**Dataset content:**
** BEGIN **
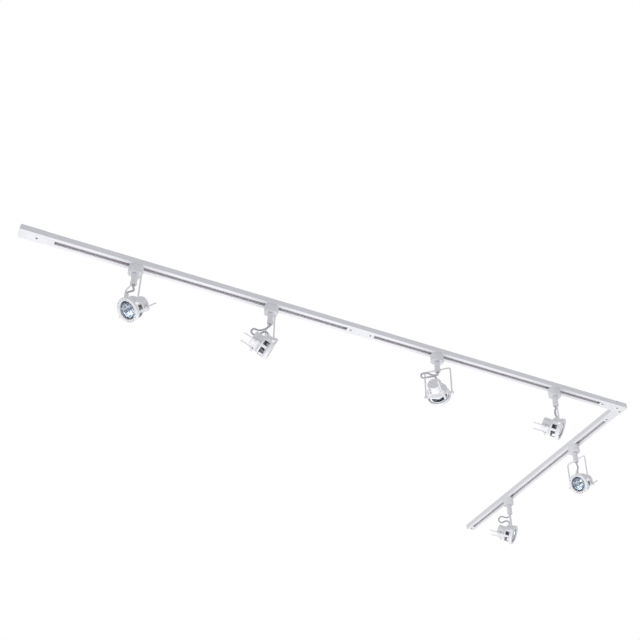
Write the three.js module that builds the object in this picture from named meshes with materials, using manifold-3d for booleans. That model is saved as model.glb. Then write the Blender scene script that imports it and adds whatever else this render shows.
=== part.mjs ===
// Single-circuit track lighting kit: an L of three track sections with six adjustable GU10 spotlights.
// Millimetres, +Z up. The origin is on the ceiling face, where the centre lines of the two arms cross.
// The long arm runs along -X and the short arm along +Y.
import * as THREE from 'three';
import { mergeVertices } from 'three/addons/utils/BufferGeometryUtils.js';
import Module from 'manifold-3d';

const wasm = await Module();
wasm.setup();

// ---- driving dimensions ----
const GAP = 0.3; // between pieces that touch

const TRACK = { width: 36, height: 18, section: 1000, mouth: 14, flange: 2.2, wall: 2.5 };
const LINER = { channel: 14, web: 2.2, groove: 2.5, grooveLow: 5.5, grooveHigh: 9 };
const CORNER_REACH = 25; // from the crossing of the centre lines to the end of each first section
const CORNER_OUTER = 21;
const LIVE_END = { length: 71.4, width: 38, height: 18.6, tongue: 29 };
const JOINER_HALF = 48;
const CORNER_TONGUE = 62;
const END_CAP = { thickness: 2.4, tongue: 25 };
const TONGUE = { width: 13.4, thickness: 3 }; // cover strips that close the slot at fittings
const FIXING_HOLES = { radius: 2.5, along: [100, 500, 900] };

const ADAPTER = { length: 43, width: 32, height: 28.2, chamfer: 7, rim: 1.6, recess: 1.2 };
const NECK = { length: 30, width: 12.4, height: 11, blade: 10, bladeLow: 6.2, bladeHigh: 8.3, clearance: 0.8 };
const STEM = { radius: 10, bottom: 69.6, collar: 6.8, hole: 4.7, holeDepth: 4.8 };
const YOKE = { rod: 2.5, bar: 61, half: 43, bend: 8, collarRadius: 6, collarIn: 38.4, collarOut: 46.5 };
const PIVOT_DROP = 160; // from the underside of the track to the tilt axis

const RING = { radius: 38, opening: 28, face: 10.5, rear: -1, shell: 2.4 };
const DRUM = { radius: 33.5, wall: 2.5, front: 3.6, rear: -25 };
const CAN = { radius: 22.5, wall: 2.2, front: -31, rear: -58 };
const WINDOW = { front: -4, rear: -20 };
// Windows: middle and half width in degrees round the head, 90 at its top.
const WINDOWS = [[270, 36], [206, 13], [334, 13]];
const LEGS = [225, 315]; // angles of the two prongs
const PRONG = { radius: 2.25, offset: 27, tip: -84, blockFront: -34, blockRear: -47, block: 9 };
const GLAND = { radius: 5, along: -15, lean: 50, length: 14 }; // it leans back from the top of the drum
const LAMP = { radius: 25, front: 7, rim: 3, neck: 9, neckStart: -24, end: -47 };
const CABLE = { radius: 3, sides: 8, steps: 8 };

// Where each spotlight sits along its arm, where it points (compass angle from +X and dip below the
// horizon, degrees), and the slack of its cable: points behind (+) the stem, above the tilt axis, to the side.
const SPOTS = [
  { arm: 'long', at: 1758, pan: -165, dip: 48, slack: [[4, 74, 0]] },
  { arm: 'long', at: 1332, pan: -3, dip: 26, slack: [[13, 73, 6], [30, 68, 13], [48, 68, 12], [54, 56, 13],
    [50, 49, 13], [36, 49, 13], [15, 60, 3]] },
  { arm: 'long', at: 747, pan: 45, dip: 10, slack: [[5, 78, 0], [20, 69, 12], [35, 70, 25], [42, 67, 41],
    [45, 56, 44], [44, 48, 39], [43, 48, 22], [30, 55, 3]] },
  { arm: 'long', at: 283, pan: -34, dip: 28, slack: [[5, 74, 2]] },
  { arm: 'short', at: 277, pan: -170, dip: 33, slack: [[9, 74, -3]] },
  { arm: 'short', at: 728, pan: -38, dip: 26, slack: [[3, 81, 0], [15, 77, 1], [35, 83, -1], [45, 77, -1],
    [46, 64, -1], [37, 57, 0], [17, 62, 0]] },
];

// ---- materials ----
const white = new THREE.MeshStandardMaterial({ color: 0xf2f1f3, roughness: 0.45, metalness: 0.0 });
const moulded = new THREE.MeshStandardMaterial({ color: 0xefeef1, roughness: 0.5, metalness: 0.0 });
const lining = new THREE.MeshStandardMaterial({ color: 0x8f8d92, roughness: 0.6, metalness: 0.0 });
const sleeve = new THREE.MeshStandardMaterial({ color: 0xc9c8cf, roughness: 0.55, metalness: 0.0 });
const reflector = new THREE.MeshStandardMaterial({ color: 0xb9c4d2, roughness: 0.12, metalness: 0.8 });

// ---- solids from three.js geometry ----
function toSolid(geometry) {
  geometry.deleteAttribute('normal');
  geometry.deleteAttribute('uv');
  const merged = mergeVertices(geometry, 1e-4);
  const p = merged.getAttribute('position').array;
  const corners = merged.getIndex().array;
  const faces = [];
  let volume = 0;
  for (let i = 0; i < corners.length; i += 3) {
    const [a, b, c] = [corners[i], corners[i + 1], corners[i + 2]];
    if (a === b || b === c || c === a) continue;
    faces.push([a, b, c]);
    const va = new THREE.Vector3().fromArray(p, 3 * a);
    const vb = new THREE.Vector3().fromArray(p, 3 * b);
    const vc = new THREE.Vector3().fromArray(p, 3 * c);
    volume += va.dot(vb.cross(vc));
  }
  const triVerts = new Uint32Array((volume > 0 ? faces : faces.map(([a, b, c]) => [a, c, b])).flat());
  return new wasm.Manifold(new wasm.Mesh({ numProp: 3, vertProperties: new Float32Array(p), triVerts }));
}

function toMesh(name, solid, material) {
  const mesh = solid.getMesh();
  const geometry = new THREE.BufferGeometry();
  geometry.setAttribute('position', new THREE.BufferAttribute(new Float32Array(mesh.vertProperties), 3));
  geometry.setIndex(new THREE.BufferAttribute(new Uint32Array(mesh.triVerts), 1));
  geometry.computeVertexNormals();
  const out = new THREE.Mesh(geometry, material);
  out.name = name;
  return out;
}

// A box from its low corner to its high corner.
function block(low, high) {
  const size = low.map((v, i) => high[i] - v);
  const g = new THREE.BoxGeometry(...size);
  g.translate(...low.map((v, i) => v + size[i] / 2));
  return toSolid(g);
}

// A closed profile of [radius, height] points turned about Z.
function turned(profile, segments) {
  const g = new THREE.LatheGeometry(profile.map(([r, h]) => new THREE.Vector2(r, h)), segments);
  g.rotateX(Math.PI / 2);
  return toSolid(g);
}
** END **
**Task instructions:** Please write out exactly the lines from the start of the data through the line that contains "const PIVOT_DROP = 160;", both ends included, and nothing else.

**Correct response:**
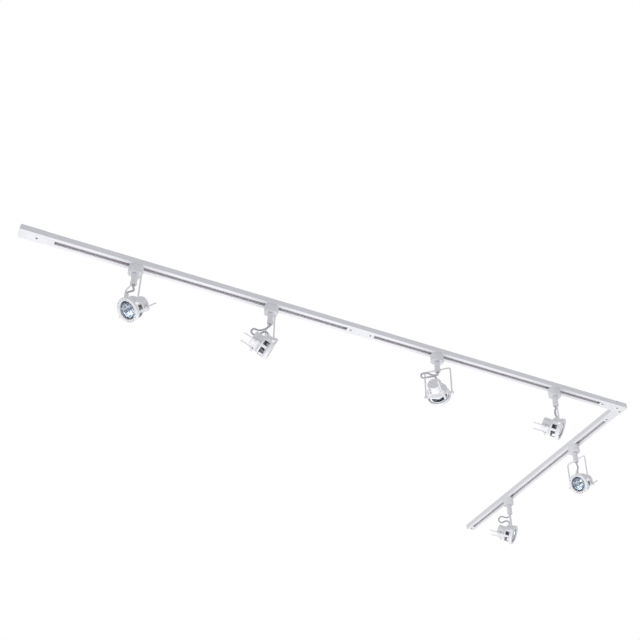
Write the three.js module that builds the object in this picture from named meshes with materials, using manifold-3d for booleans. That model is saved as model.glb. Then write the Blender scene script that imports it and adds whatever else this render shows.
=== part.mjs ===
// Single-circuit track lighting kit: an L of three track sections with six adjustable GU10 spotlights.
// Millimetres, +Z up. The origin is on the ceiling face, where the centre lines of the two arms cross.
// The long arm runs along -X and the short arm along +Y.
import * as THREE from 'three';
import { mergeVertices } from 'three/addons/utils/BufferGeometryUtils.js';
import Module from 'manifold-3d';

const wasm = await Module();
wasm.setup();

// ---- driving dimensions ----
const GAP = 0.3; // between pieces that touch

const TRACK = { width: 36, height: 18, section: 1000, mouth: 14, flange: 2.2, wall: 2.5 };
const LINER = { channel: 14, web: 2.2, groove: 2.5, grooveLow: 5.5, grooveHigh: 9 };
const CORNER_REACH = 25; // from the crossing of the centre lines to the end of each first section
const CORNER_OUTER = 21;
const LIVE_END = { length: 71.4, width: 38, height: 18.6, tongue: 29 };
const JOINER_HALF = 48;
const CORNER_TONGUE = 62;
const END_CAP = { thickness: 2.4, tongue: 25 };
const TONGUE = { width: 13.4, thickness: 3 }; // cover strips that close the slot at fittings
const FIXING_HOLES = { radius: 2.5, along: [100, 500, 900] };

const ADAPTER = { length: 43, width: 32, height: 28.2, chamfer: 7, rim: 1.6, recess: 1.2 };
const NECK = { length: 30, width: 12.4, height: 11, blade: 10, bladeLow: 6.2, bladeHigh: 8.3, clearance: 0.8 };
const STEM = { radius: 10, bottom: 69.6, collar: 6.8, hole: 4.7, holeDepth: 4.8 };
const YOKE = { rod: 2.5, bar: 61, half: 43, bend: 8, collarRadius: 6, collarIn: 38.4, collarOut: 46.5 };
const PIVOT_DROP = 160; // from the underside of the track to the tilt axis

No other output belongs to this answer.